* REQUIREMENTS *
Using the listing below, extract each line that has the word "foamSleeve" in it.
------
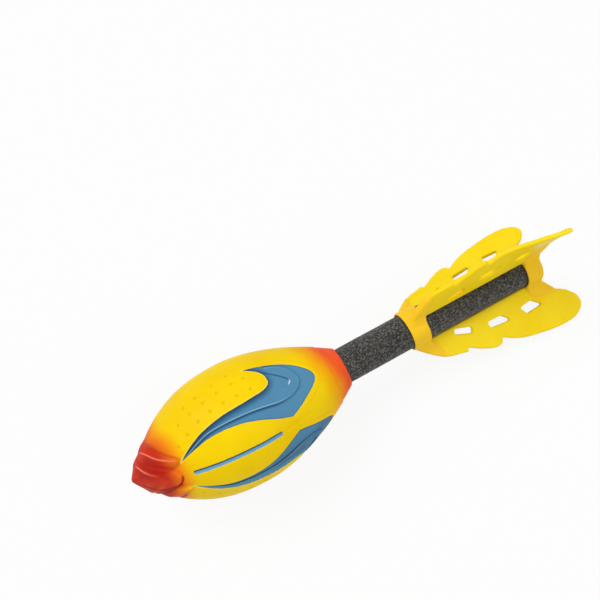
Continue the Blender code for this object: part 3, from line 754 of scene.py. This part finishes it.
def makeSleeve():
    piece = startRound("foamSleeve", sleeve)
    pickFaces(piece, lambda face: abs(face.normal.z) > 0.9)
    bpy.ops.mesh.inset(thickness=sleeve["radius"] - sleeve["bore"])
    bpy.ops.mesh.bridge_edge_loops()
    pickEdges(piece, lambda one, other: not level(one, other) and one.to_2d().length > sleeve["skinFrom"])
    bpy.ops.mesh.subdivide(number_cuts=sleeve["rings"])
    ends = (sleeve["start"], rocket["stickEnd"])
    pickEdges(piece, lambda one, other: level(one, other)
              and min(abs(one.z - end) for end in ends) < rocket["near"]
              and min(one.to_2d().length, other.to_2d().length) > sleeve["skinFrom"])
    bpy.ops.mesh.bevel(offset=sleeve["edge"], segments=sleeve["edgeSteps"], affect="EDGES")
    endRound()
    points = pointsOf(piece)
    for place, point in enumerate(points):
        across = math.hypot(point[0], point[1])
        if across < sleeve["skinFrom"]:
            continue
        spot = Vector(point) / sleeve["beadSize"]
        bead = noise.voronoi(spot)[0][0] - 0.5
        wave = noise.noise(spot * sleeve["swellSize"])
        points[place, :2] *= 1 + (sleeve["swell"] * wave - sleeve["beadDepth"] * bead) / across
    movePoints(piece, points)
    bpy.ops.object.shade_smooth_by_angle(angle=math.radians(sleeve["smoothUnder"]))
    layDown(piece)
    return piece


def sleeveFinish():
    finish = Finish("speckledBeadFoam", {"Roughness": 0.85, "Specular IOR Level": 0.5, "Sheen Weight": 0.15,
                                         "Sheen Roughness": 0.5})
    speck = finish.grain(*sleeve["speckGrain"])
    bead = finish.cells(sleeve["beadCells"])
    cloud = finish.grain(*sleeve["cloudGrain"])
    tone = finish.colour(speck.rise(*sleeve["speckIn"]), sleeve["black"], sleeve["speck"])
    tone = finish.colour(bead.rise(*sleeve["seamIn"]), tone, sleeve["seam"])
    tone = finish.colour(cloud.rise(*sleeve["cloudIn"]), tone, sleeve["grey"])
    finish.feed("Base Color", tone)
    finish.feed("Roughness", speck.rise(*sleeve["roughness"]))
    finish.bump(bead * sleeve["beadHeight"] + speck * sleeve["speckHeight"])
    return finish


def makeRod():
    piece = startRound("coreRod", rod)
    pickEdges(piece, level)
    bpy.ops.mesh.bevel(offset=rod["edge"], segments=rod["edgeSteps"], affect="EDGES")
    pickFaces(piece, lambda face: face.normal.z > 0.99)
    bpy.ops.mesh.inset(thickness=rod["radius"] - rod["edge"] - rod["eye"])
    bpy.ops.mesh.extrude_region_move(TRANSFORM_OT_translate={"value": (0, 0, -rod["eyeDepth"])})
    endRound()
    bpy.ops.object.shade_smooth_by_angle(angle=math.radians(rod["smoothUnder"]))
    layDown(piece)
    return piece


def rodFinish():
    finish = Finish("naturalPlasticRod", {"Roughness": 0.45, "Specular IOR Level": 0.5})
    streak = finish.grain(*rod["streakGrain"])
    finish.feed("Base Color", finish.colour(streak.rise(*rod["streak"]), rod["grey"], rod["white"]))
    finish.feed("Roughness", streak.rise(*rod["roughness"]))
    finish.bump(finish.grain(*rod["peelGrain"]), *rod["peelBump"])
    return finish


foamSleeve = makeSleeve()
sleeveFinish().dress(foamSleeve)
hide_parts("foam_sleeve")
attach(foamSleeve, "root")
coreRod = makeRod()
rodFinish().dress(coreRod)
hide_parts("core_rod")
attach(coreRod, "root")
print("stick:", len(foamSleeve.data.vertices), "points")


# Tail: the CAD's own form with rounded, moulded edges

tail = {
    "weld": 0.00001, "voxel": 0.00058, "softenings": (8, 4), "softness": 0.5,    # the lengths in metres
    "collarRadius": 13.8, "rearCollar": 91.1, "gussetRise": 9.8,                 # mm from here on
    "frontGusset": 15.6, "frontGussetFrom": 12.6, "frontGussetSlope": 0.227, "farOff": -200,
    "frontLean": 0.26, "middleLean": 0.08,      # of the top fin to the far side, per height above the collar
    "leanEases": (14, 48), "leanEnds": (62, 92),
    "yellow": (0.96, 0.68, 0.004), "paleYellow": (0.99, 0.73, 0.012), "amber": (1.0, 0.58, 0.022),
    "cloudGrain": (30, 3, 0.55), "cloud": (0.35, 0.65), "drift": 1.5,
    "thick": (-3.5, 1.5, 0, 0.75), "nearStick": (12.2, 16.5, 0.35, 0),        # mm, then amounts of amber
    "glossGrain": (120, 3, 0.6), "gloss": (0.3, 0.7, 0.32, 0.48),
    "fineGrain": (500, 2, 0.5), "fineShare": 0.4, "coarseGrain": (90, 2, 0.5), "peelBump": (0.10, 0.0004),
}


def makeTail():
    deselectAll()
    piece = bpy.data.objects.new("tailFins", nodes["tail_fin_unit"].data.copy())
    bpy.context.scene.collection.objects.link(piece)
    takeUp(piece)
    bpy.ops.object.mode_set(mode="EDIT")
    bpy.ops.mesh.select_all(action="SELECT")
    bpy.ops.mesh.remove_doubles(threshold=tail["weld"])
    bpy.ops.object.mode_set(mode="OBJECT")
    piece.data.transform(atRest.inverted())
    for rounds in tail["softenings"]:       # the second pass clears the marks of the first one's grid
        finishWith(piece, "REMESH", mode="VOXEL", voxel_size=tail["voxel"])
        finishWith(piece, "SMOOTH", factor=tail["softness"], iterations=rounds)

    points = pointsOf(piece) * 1000
    along = points[:, 2] - rocket["tailStart"] * 1000
    across = np.hypot(points[:, 0], points[:, 1])
    frontGusset = tail["frontGusset"] + (across - tail["frontGussetFrom"]) * tail["frontGussetSlope"] - along
    rise = np.clip((along - tail["rearCollar"]) / tail["gussetRise"], 0, 1)
    crown = tail["gussetRise"] * np.sqrt(1 - (1 - rise) ** 2)
    rearGusset = np.where(along > tail["rearCollar"], tail["collarRadius"] + crown - across, tail["farOff"])
    keepReading(piece, "thick", np.maximum(frontGusset, rearGusset))
    keepReading(piece, "reach", across)
    lean = tail["frontLean"] + (tail["middleLean"] - tail["frontLean"]) * ease(along, *tail["leanEases"])
    lean -= tail["middleLean"] * ease(along, *tail["leanEnds"])
    points[:, 1] -= lean * np.clip(points[:, 0] - tail["collarRadius"], 0, None)
    movePoints(piece, points / 1000)
    bpy.ops.object.shade_smooth()
    layDown(piece)
    return piece


def tailFinish():
    finish = Finish("softTailPlastic", {"IOR": 1.18, "Subsurface Weight": 0.25,
                                        "Subsurface Radius": (0.004, 0.002, 0.0004), "Subsurface Scale": 0.5})
    cloud = finish.grain(*tail["cloudGrain"])
    thick = finish.reading("thick") + (cloud - 0.5) * tail["drift"]
    tone = finish.colour(cloud.rise(*tail["cloud"]), tail["yellow"], tail["paleYellow"])
    tone = finish.colour(thick.rise(*tail["thick"]), tone, tail["amber"])
    tone = finish.colour(finish.reading("reach").rise(*tail["nearStick"]), tone, tail["amber"])
    finish.feed("Base Color", tone)
    finish.feed("Roughness", finish.grain(*tail["glossGrain"]).rise(*tail["gloss"]))
    peel = finish.grain(*tail["fineGrain"]) * tail["fineShare"] + finish.grain(*tail["coarseGrain"])
    finish.bump(peel, *tail["peelBump"])
    return finish


tailFins = makeTail()
tailFinish().dress(tailFins)
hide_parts("tail_fin_unit")
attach(tailFins, "root")
print("tail:", len(tailFins.data.vertices), "points")


# Floor, light and camera

studio = {
    "floorSize": 8.0, "floorHeight": -0.0002, "floorColour": (0.78, 0.78, 0.78), "floorGlow": 0.90,
    "skyStrength": 0.36,
    "keyFrom": (-0.30, 0.44, 0.85), "keyAngle": 38.0, "keyStrength": 1.85,
    "fillFrom": (0.42, -0.56, 0.72), "fillAngle": 60.0, "fillStrength": 1.05,
}


def makeFloor():
    deselectAll()
    bpy.ops.mesh.primitive_plane_add(size=studio["floorSize"], location=(0, 0, studio["floorHeight"]))
    floor = bpy.context.object
    floor.name = "studioFloor"
    finish = Finish("paleFloor", {"Base Color": (*studio["floorColour"], 1), "Roughness": 0.8})
    camera, shiny, clear = [finish.node("ShaderNodeLightPath", {}, {}, ray)
                            for ray in ("Is Camera Ray", "Is Glossy Ray", "Is Transmission Ray")]
    seen = finish.node("ShaderNodeMath", {"operation": "MINIMUM"}, {0: camera + shiny + clear, 1: 1.0})
    glow = finish.node("ShaderNodeEmission", {}, {"Color": (1, 1, 1, 1), "Strength": 1.0})
    mixed = finish.node("ShaderNodeMixShader", {}, {
        0: seen * studio["floorGlow"], 1: Wire(finish, finish.shader.outputs[0]), 2: glow})
    finish.tree.links.new(mixed.socket, finish.tree.nodes["Material Output"].inputs["Surface"])
    finish.dress(floor)


def makeSky():
    # pure white to the camera, and only as bright as its strength on the rocket
    world = bpy.data.worlds.new("softStudio")
    bpy.context.scene.world = world
    world.use_nodes = True
    tree = world.node_tree
    background = tree.nodes["Background"]
    background.inputs["Color"].default_value = (1, 1, 1, 1)
    path = tree.nodes.new("ShaderNodeLightPath")
    strength = tree.nodes.new("ShaderNodeMapRange")
    strength.inputs["To Min"].default_value = studio["skyStrength"]
    strength.inputs["To Max"].default_value = 1.0
    tree.links.new(path.outputs["Is Camera Ray"], strength.inputs["Value"])
    tree.links.new(strength.outputs[0], background.inputs["Strength"])


def makeLights():
    for name in ("key", "fill"):
        lamp = bpy.data.lights.new(name + "Light", "SUN")
        lamp.angle = math.radians(studio[name + "Angle"])
        lamp.energy = studio[name + "Strength"]
        light = bpy.data.objects.new(name + "Light", lamp)
        bpy.context.scene.collection.objects.link(light)
        light.location = studio[name + "From"]
        light.rotation_euler = light.location.to_track_quat("Z", "Y").to_euler()


view = {
    "place": (-0.05389, -0.12467, 0.42966),
    "right": (0.870815, -0.472096, -0.137141),
    "up": (0.482098, 0.765447, 0.426232),
    "back": (-0.096248, -0.437284, 0.894158),
    "focal": 621.82, "middle": (292.18, 288.44), "image": 600,     # pixels
    "sensor": 36.0, "nearest": 0.01,                               # mm and metres
}


def makeCamera():
    lens = bpy.data.cameras.new("photoView")
    camera = bpy.data.objects.new("photoView", lens)
    bpy.context.scene.collection.objects.link(camera)
    axes = [view["right"], view["up"], view["back"]]
    camera.matrix_world = Matrix([[axes[column][row] for column in range(3)] + [view["place"][row]]
                                  for row in range(3)] + [[0, 0, 0, 1]])
    half = view["image"] / 2
    lens.sensor_width = view["sensor"]
    lens.lens = view["focal"] / view["image"] * view["sensor"]
    lens.shift_x = (half - view["middle"][0]) / view["image"]
    lens.shift_y = (view["middle"][1] - half) / view["image"]
    lens.clip_start = view["nearest"]
    bpy.context.scene.camera = camera


makeFloor()
makeSky()
makeLights()
makeCamera()
bpy.context.scene.view_settings.view_transform = "Standard"
print("studio ready")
------
* REPLY TO THE EXERCISE *
    piece = startRound("foamSleeve", sleeve)
foamSleeve = makeSleeve()
sleeveFinish().dress(foamSleeve)
attach(foamSleeve, "root")
print("stick:", len(foamSleeve.data.vertices), "points")